Kevin Drum decries the Republican tactic of “actively subvert[ing] the infrastructure and funding that allow[s] the opposing party to exist at all.” He cites tort reform and anti-union legislation, which strikes me as perfectly explainable by legitimate policy goals; voter ID laws, which are perfectly explainable by widely existing if irrational fears; and mid-decade redistricting and institutionalizing the filibuster, both of which I agree are wrong and have repeatedly condemned.
The latest example, though, is intriguing. Citing his MoJo colleague Nick Baumann (“The GOP’s Genius Plan to Beat Obama in 2012“), he sees “a cynical ploy to change the electoral map to arbitrarily favor the Republican Party” about which “There’s really no one left who might object to this merely out of a decent respect for institutional integrity and fairmindedness.”
This would ordinarily be a clarion call to people like myself, who not only condemned the Texas mid-term redistricting but also the recall effort against Democrat Gray Davis. But I’m not sure that this isn’t actually just smart political gamesmanship:
Under the Republican plan—which has been endorsed by top Republicans in both houses of the state’s legislature, as well as the governor, Tom Corbett—Pennsylvania would change from this system to one where each congressional district gets its own electoral vote….Under the Republican plan, if the GOP presidential nominee carries the GOP-leaning districts but Obama carries the state, the GOP nominee would get 12 electoral votes out of Pennsylvania, but Obama would only get eight—six for winning the blue districts, and two (representing the state’s two senators) for carrying the state. This would have an effect equivalent to flipping a small winner-take-all state—say, Nevada, which has six electoral votes—from blue to red. And Republicans wouldn’t even have to do any extra campaigning or spend any extra advertising dollars to do it.
[…]
It doesn’t necessarily end there. After their epic sweep of state legislative and gubernatorial races in 2010, Republicans also have total political control of Michigan, Ohio, and Wisconsin, three other big states that traditionally go Democratic and went for Obama in 2012. Implementing a Pennsylvania-style system in those three places—in Ohio, for example, Democrats anticipate controlling just 4 or 5 of the state’s 16 congressional districts—could offset Obama wins in states where he has expanded the electoral map, like Virginia, North Carolina, Colorado, or New Mexico. “If all these rust belt folks get together and make this happen that could be really dramatic,” says Carolyn Fiddler, a spokeswoman for the Democratic Legislative Campaign Committee, which coordinates state political races for the Dems.

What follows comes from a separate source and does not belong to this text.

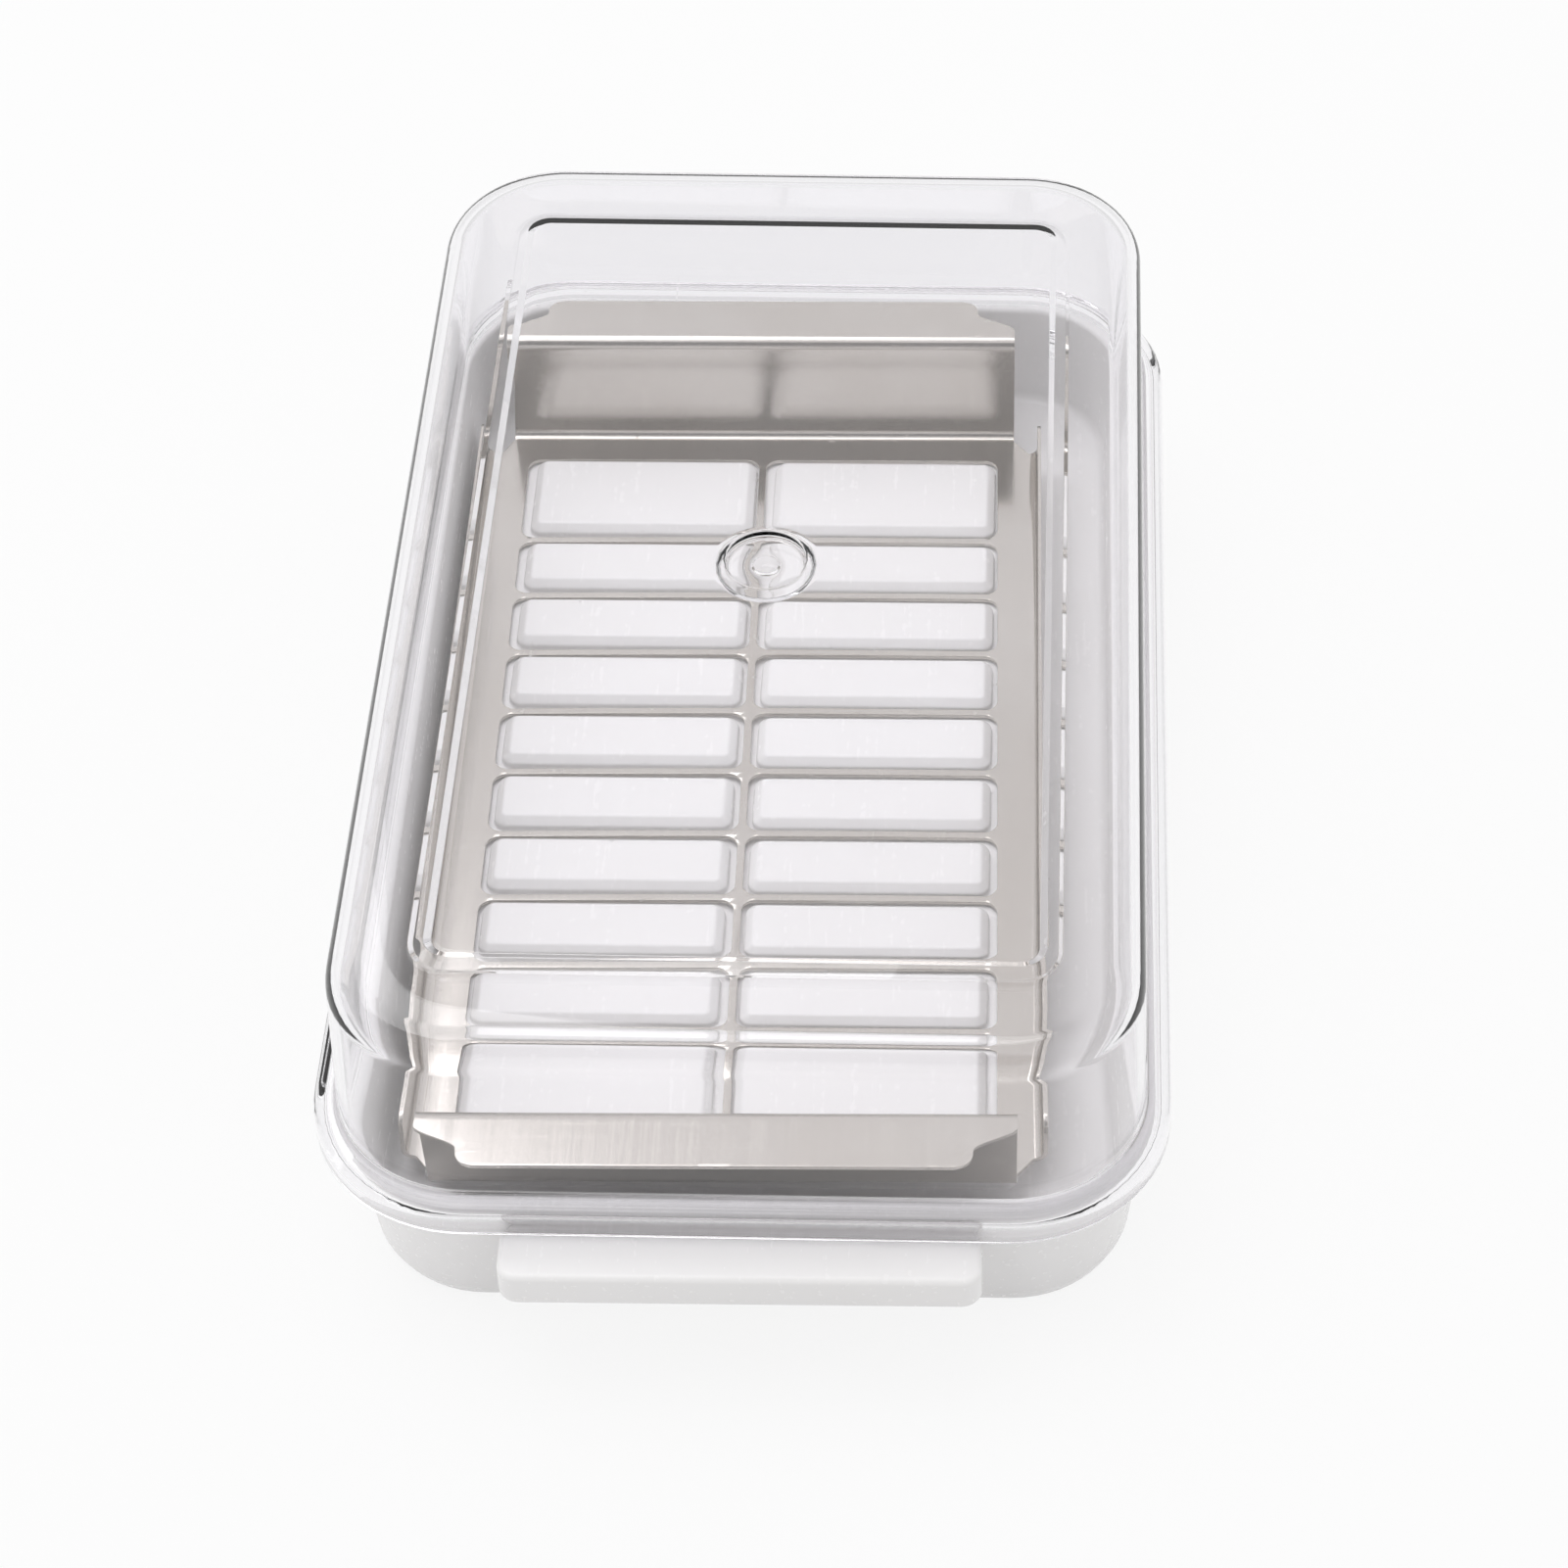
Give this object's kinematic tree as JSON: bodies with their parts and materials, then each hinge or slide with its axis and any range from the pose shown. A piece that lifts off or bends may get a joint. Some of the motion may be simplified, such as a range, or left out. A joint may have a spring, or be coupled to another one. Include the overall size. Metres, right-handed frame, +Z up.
{
  "type": "butter cutting box",
  "caption": "Low white tray with raised pads, a pressed steel grid cutter with finger flanges lying over them, and a clear lift-off cover.",
  "frame": {"origin": "middle of the outline with its tab, on the surface the box stands on", "axes": "+Z up, +Y along the box away from its tab, +X to the right when the tab faces the viewer"},
  "size_m": [0.1062, 0.1784, 0.0494],
  "materials": {
    "tray": "smooth moulded gloss",
    "steel": "polished stainless sheet",
    "cover": "clear moulded plastic"
  },
  "bodies": {
    "tray": {"tray": "tray", "raised_floor": "tray", "pads": "tray"},
    "cutter": {"cutter_near_end": "steel", "cutter_far_end": "steel", "cutter_left_side": "steel", "cutter_right_side": "steel", "cutter_centre_bar": "steel", "cutter_cross_bars": "steel"},
    "cover": {"cover_top": "cover", "cover_sides": "cover", "cover_corners": "cover"}
  },
  "joints": [
    {"name": "cutter_lift", "type": "slide", "parent": "tray", "child": "cutter", "axis": [0, 0, 1], "range_m": [0, 0.013]},
    {"name": "cover_lift", "type": "slide", "parent": "tray", "child": "cover", "axis": [0, 0, 1], "range_m": [0, 0.06]}
  ]
}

Presumably, though, Democrats could fight back by doing the same sort of things in states they control. And, certainly, they’ve not been above changing the rules in their favor, for example dumping candidates for statewide office and then changing the replacement rules to suit their needs or stripping and then re-instituting the power of the Massachusetts governor to appoint replacement Senators based on whether Mitt Romney held the power.
Beyond that 1) states have long held the power to allocate their Electors as they choose; 2) Maine and Nebraska have long done this, so it wouldn’t break any new ground; 3) winner-take-all is pernicious, especially in swing states, which by definition have closer contests; 4) the rules would be known well in advance of the general election campaign; and 5) the partisan impact is neither permanent nor certain.
The last of those is by no means least. It’s by no means certain that, whatever the intent, this will advantage Republicans. Pennsylvania has 7.8% unemployment. An August Quinnipiac poll shows a majority of Pennsylvanians believing Obama does not deserve a second term, Mitt Romney beating Obama, and Obama in a statistical tie with Rick Santorum! It’s at best even odds that Obama takes the state. So, this tactic could actually do Obama a favor in 2012.
Drum’s own state, California, was actually considering doing this back in 2007. After being a reliable Republican state forever, it’s been a reliable Democratic state since 1992. As a result, the state with by far the largest population is an afterthought in the campaign. The initiative failed, as best I could tell from reading the papers at the time, mostly for logistical rather than philosophical or partisan reasons.
Furthermore, I’ve been writing for more than five years now about a plan to abolish the Electoral College by stealth called the Campaign for a National Popular Vote. Essentially, it’s a scheme to get enough states to elect a president (i.e., a total of 270 Electoral votes) to band together and vote for whichever candidate wins the national popular vote, regardless of who won their state or by what margin. Massachusetts signed onto it last July, joining Illinois, New Jersey, Hawaii, Maryland, and Washington. That would be a much more radical reform of the system, upending more than two centuries of history. And it’s perfectly fair game.
I’m all for re-enfranchising voters who happen to be of the minority party in their states. In the best of all worlds, we’d adopt the change all at one time. Failing that, however, I don’t see why states whose electorates put one party in charge of all the levers of power can’t decide to be first movers in the interest of advantaging said party.
Headline shamelessly stolen from Dave Weigel.